Velocity, Velocity, Velocity
The speed is, frankly, staggering. Projects that might have taken 6-12 months with traditional coding can be prototyped in days and deployed in weeks. This accelerated application development lifecycle means businesses can respond to market changes, new regulations, or internal process inefficiencies almost as fast as they arise.
Taming the Legacy Beast
Many enterprises are sitting on a digital time bomb of aging, brittle legacy systems. Low-code platforms offer a strategic path forward. They can act as a “digital wrapper,” creating modern user interfaces and workflows that sit on top of these old systems, extending their life and extracting new value without a risky, full-scale replacement.
Where Low-Code Shines: Common Enterprise Use Cases
This isn’t just for building simple contact forms. We’re talking about mission-critical stuff. Here’s where it’s making a massive impact:
- Internal Process Automation: Think employee onboarding, travel request approvals, invoice processing. These workflow-driven applications are low-code sweet spots.
- Customer-Facing Portals: Client dashboards, self-service booking systems, and partner extranets can be rolled out quickly and updated constantly.
- Data-Backed Business Tools: Connecting to various data sources (SQL, Salesforce, REST APIs) to create custom reporting tools and operational apps that give a unified view of information.
- Mobile-First Field Applications: For logistics, inspections, or sales teams who need robust, offline-capable apps on their tablets and phones.
A Dose of Reality: It’s Not All Smooth Sailing
Okay, let’s pump the brakes for a second. Low-code is a powerful tool, but it’s not a magic wand. You have to be strategic. A common pitfall is what some call “shadow IT on steroids.” Without proper governance, you can end up with a jungle of disconnected, insecure apps.

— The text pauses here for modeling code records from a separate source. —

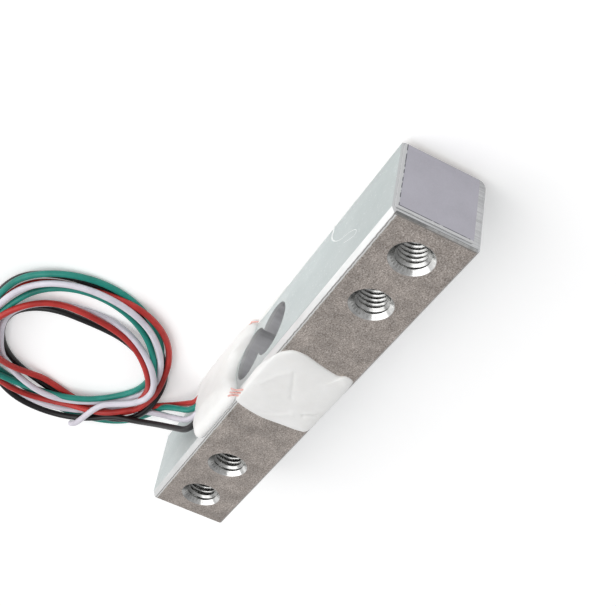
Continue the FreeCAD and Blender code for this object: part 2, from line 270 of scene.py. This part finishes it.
# Each lead: two shades, its height at the board, its points from there to the coil, the radius of
# its loops at marks a twelfth of a turn apart, clockwise from above, and the points of its free end
# where that leaves the coil.
LEADS = {
    "black": {
        "shades": ((0.002, 0.002, 0.002), (0.006, 0.006, 0.007)),
        "height": 10.0,
        "entry": [(-27.2, 8.9, 8.1), (-32.7, 10.9, 5.0), (-37.4, 13.2, 2.7)],
        "radii": [14.9, 17.0, 17.9, 15.9, 14.8, 15.8, 18.2, 17.6, 16.2, 14.2, 14.7, 15.7,
                  17.0, 13.7, 11.9, 12.1, 12.3, 12.2, 10.4, 8.4, 8.4, 10.1, 12.9],
    },
    "green": {
        "shades": ((0.004, 0.185, 0.145), (0.012, 0.29, 0.23)),
        "height": 6.2,
        "entry": [(-28.1, 9.4, 3.8), (-32.2, 10.5, 1.6), (-36.8, 11.0, 0.6)],
        "radii": [18.8, 17.4, 15.4, 15.0, 15.8, 15.6, 18.6, 18.9, 17.4, 15.2, 12.8, 12.4,
                  11.6, 11.3, 13.2, 15.0, 14.6, 14.3, 15.1, 15.3, 14.5, 13.6, 13.1],
    },
    "red": {
        "shades": ((0.36, 0.016, 0.013), (0.57, 0.038, 0.031)),
        "height": 4.3,
        "entry": [(-25.6, 8.1, 3.8), (-29.9, 9.2, 2.0), (-34.8, 12.0, 0.6)],
        "radii": [14.0, 13.3, 15.6, 15.6, 14.2, 14.9, 16.9, 16.8, 17.9, 16.4, 14.6, 14.8,
                  15.6, 12.2, 10.2, 12.0, 13.4, 14.6, 13.2, 11.3, 10.6, 11.3, 12.4, 13.4],
    },
    "white": {
        "shades": ((0.60, 0.57, 0.64), (0.76, 0.73, 0.80)),
        "height": 8.1,
        "entry": [(-28.5, 9.0, 5.4), (-32.9, 10.2, 2.6), (-36.6, 12.6, 0.8)],
        "radii": [15.4, 15.8, 17.3, 16.4, 15.2, 15.2, 17.3, 18.0, 17.2, 15.1, 13.7, 13.4,
                  12.7, 12.1, 12.2, 12.8, 12.1, 12.8, 11.9, 10.8, 11.2, 12.5, 13.5, 13.0],
        "free_end": [(-35.0, 16.5), (-37.0, 19.1), (-39.3, 20.2), (-42.6, 20.9), (-45.4, 21.3),
                     (-46.3, 21.8)],
    },
}
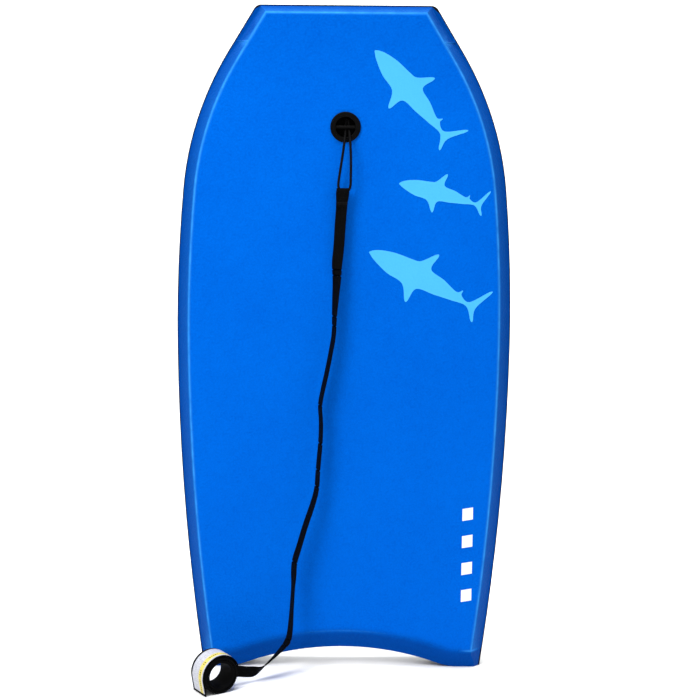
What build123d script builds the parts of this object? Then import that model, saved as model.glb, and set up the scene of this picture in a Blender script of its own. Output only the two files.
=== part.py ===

That’s why a successful low-code strategy for digital transformation requires a central IT team to set the guardrails. They choose the platform, manage security and compliance, and establish best practices. They enable the citizen developers, not block them. It’s a partnership.
And there’s the vendor lock-in question. You’re building on someone else’s platform. You need to be confident in their long-term viability and their ability to scale with you.
Choosing Your Weapon: What to Look For in a Platform
Not all low-code platforms are created equal. When evaluating options for enterprise-grade solutions, you need to look beyond the flashy demo. Here’s a quick checklist:
| Feature | Why It Matters |
| Scalability & Performance | Can it handle your transaction volume and user load during peak times? |
| Robust Security & Compliance | Does it offer SSO, role-based access, and meet regulations like SOC2, GDPR? |
| Openness & Extensibility | Can you write custom code for complex logic or integrate with any API? |
| Lifecycle Management | Are there proper tools for version control, staging, and deployment? |
| Total Cost of Ownership (TCO) | Look beyond license fees to implementation, training, and maintenance costs. |
The Future is Composed, Not Coded
We’re heading towards a world where software is less “written” and more “composed.” Low-code and, its even simpler cousin, no-code, are the engines of this change. The question for enterprise leaders is no longer if they should adopt this approach, but how to do it wisely.
The goal isn’t to replace professional developers. Far from it. It’s to free them from the mundane, the repetitive, the boilerplate. It allows them to focus on the truly unique, complex, and innovative challenges that require their deep expertise. It’s about creating a new, more collaborative, and ultimately more effective digital creation engine for your entire organization.
The ship is turning. And finally, we’ve got a better paddle.